The answer, it turns out, isn’t a straight either-or. Greenfield wasn’t immune from the doomsday budget that opened the school year: It started the year without a number of staffers it had had in the past — even by the end of the year the principal, Dan Lazar, was acting as school nurse two days a week. Lazar even started growing a beard to protest the budget cuts; the beard jutted down probably five inches from his chin by year’s end.

“The silent protest really hasn’t produced anything,” he told me last week, “so I think I’m gonna cut it.”

Let’s be straight: Privilege helps. Greenfield’s Home and School Association is legendary for its fund-raising. “The HSA giveth what budget cuts taketh away,” Philly Mag wrote in 2011, and it’s still true today. “We have benefited from the fact that parents do a lot of fundraising,” Lazar told me. “That’s part of what our Home [and] School [Association] does is fundraise for those things that we as a school can’t afford.”

In fact, it’s a mix. There’s fund-raising: Recess comes with corporate sponsors. There’s volunteering: My son took an after-school art class from a parent volunteer this spring. And there’s simply savvy: Some Greenfield parents helped the school secure status as an Education Improvement Tax Credit institution — meaning businesses can donate money to the school and get a big tax break in return. (Greenfield is one of the few public schools in the state that has this arrangement, though Philly’s Center City District also has a similar arrangement with schools in the district.)

All of that, Lazar said, has been the result of a concerted effort to build a relationship between the school and Greenfield’s parents. “I wrote a doctoral dissertation on creating relationships with parents,” Lazar said, “and you see sort of the effect of that, of what sort of community has been created in five years here.”

The good news: Parental involvement doesn’t have to be tied to socioeconomic privilege — but it can and does have to be cultivated.
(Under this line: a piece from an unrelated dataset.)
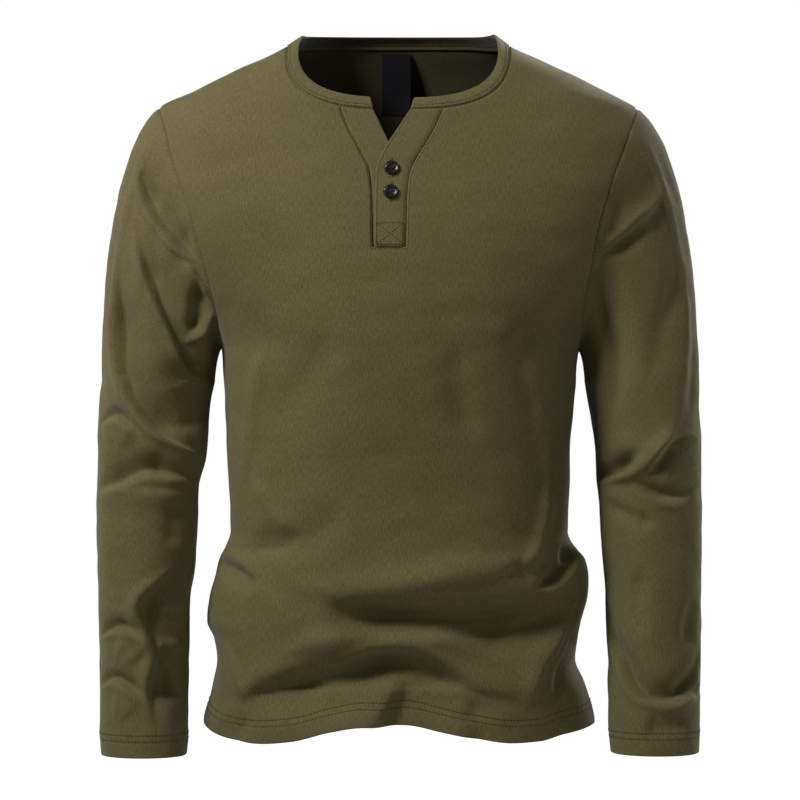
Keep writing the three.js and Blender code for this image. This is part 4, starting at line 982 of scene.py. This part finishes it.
def neckband_piece(columns, rows):
    turns, length = band_turns()
    share = np.linspace(0, 1, columns + 1)
    heights = 1 - edge_shares(BAND_HEIGHT, rows)[::-1]
    round_neck = turns(band_share(share[None, :], heights[:, None], length))
    points = band_surface(round_neck, heights[:, None])
    normals = grid_facing(points)
    mm = heights[:, None] * BAND_HEIGHT
    along = np.broadcast_to((share * length)[None, :], points.shape[:2])
    groove = needle_groove(mm, BAND_LINES, 0.9)
    rib = pucker(along, np.broadcast_to(mm, along.shape), 4.0, 5.0, 0.12, 7.0)
    puff = 0.35 * np.sin(math.pi * np.clip(mm / BAND_HEIGHT, 0, 1))
    points = points + normals * (dip(mm) + groove + rib + puff)[..., None]
    thin = np.interp(BAND_HEIGHT - mm, EDGE_ROWS, EDGE_THICK)
    uv = np.stack([along, np.broadcast_to(mm, along.shape)], axis=-1)
    half = BAND_THICK / 2 * thin
    return shell("cloth_neckband", points, grid_facing(points), half, half, uv, two_sided=True)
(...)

Helen Gym, the firebrand activist who heads Parents United for Public Education, pointed out to me that it was parental involvement at Luis Munoz-Marin  and Edward T. Steel elementary schools that have so far staved off takeover by charters.

“Here were two schools targeted by the district for charter conversion based on ‘failing’ test scores,” she said. “Parents however had a broader vision of what made a quality school beyond just two data points (math and reading) — pointing to things like culture, community and leadership stability.” Parents at both schools voted to remain in the public system.

So I asked Gym:  How do we support and be happy with our public school, yet still participate in advocating for the plight of Philly public schools generally?

The answer, it seems, is to support and fight for both as best we can — and, you know, maybe try not to bask too much in our family’s privilege.

“We fight for schools like Greenfield as much as we fight for schools like J.B. Kelly and South Philly High and Edward T. Steel and Samuel Gompers,” Gym told me in an email.  “The false idea is that somehow what’s at Greenfield doesn’t exist in other schools, or that other children don’t deserve what yours have.” It’s important to advocate for all those schools, she said, while making sure we leave room for voices of families with different experiences and backgrounds.

The good news? I don’t have to feel a bunch of White Liberal Guilt over my son’s great public school education: I do owe it to him, after all, to provide the best upbringing I can. The parents and staff and administration at the school owe it to themselves and each other to create the best school they can. The bad news? That doesn’t get me off the hook, either. Philly’s public schools are still in dire straits; this city and its students deserve much, much better.